### RECORD LIST
+ + + + + + +

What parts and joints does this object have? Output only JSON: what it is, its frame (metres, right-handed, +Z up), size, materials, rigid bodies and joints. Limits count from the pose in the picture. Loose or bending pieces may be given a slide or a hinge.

+ + + + + + +

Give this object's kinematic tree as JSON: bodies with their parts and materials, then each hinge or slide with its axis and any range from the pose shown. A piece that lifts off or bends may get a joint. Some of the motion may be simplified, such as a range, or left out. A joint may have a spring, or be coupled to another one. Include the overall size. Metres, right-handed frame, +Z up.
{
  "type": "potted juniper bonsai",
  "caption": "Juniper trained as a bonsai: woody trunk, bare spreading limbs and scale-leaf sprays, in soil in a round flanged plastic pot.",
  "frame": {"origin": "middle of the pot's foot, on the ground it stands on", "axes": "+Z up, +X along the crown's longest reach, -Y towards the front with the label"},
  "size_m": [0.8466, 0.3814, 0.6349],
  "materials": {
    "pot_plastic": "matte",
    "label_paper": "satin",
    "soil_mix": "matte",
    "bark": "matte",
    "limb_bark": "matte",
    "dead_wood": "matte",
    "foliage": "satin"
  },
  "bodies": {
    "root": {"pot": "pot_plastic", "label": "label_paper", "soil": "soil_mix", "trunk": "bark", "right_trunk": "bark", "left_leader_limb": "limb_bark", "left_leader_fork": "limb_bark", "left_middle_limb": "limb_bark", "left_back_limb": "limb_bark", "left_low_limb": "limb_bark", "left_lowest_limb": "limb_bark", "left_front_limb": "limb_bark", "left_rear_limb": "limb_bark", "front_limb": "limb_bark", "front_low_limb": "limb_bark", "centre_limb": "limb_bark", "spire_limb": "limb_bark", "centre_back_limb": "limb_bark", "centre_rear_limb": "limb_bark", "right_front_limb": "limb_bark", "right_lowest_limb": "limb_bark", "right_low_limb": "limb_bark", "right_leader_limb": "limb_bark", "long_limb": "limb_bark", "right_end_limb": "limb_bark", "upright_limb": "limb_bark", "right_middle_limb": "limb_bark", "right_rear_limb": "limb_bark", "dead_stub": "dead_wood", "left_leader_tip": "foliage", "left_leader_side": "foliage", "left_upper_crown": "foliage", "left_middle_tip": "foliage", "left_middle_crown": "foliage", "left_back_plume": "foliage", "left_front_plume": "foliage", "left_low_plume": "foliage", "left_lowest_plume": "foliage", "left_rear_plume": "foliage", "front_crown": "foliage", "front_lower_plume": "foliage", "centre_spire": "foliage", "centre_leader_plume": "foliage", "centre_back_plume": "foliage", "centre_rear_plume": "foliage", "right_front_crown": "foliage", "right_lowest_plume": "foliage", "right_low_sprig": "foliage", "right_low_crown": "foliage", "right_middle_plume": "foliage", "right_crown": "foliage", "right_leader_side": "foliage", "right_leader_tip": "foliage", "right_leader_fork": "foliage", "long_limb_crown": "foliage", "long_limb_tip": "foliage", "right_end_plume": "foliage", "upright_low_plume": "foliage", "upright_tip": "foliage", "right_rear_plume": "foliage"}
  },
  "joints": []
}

+ + + + + + +

### WHAT TO DO
Go through the listing above and list every line that has the word "parts".

### RESULT
What parts and joints does this object have? Output only JSON: what it is, its frame (metres, right-handed, +Z up), size, materials, rigid bodies and joints. Limits count from the pose in the picture. Loose or bending pieces may be given a slide or a hinge.
Give this object's kinematic tree as JSON: bodies with their parts and materials, then each hinge or slide with its axis and any range from the pose shown. A piece that lifts off or bends may get a joint. Some of the motion may be simplified, such as a range, or left out. A joint may have a spring, or be coupled to another one. Include the overall size. Metres, right-handed frame, +Z up.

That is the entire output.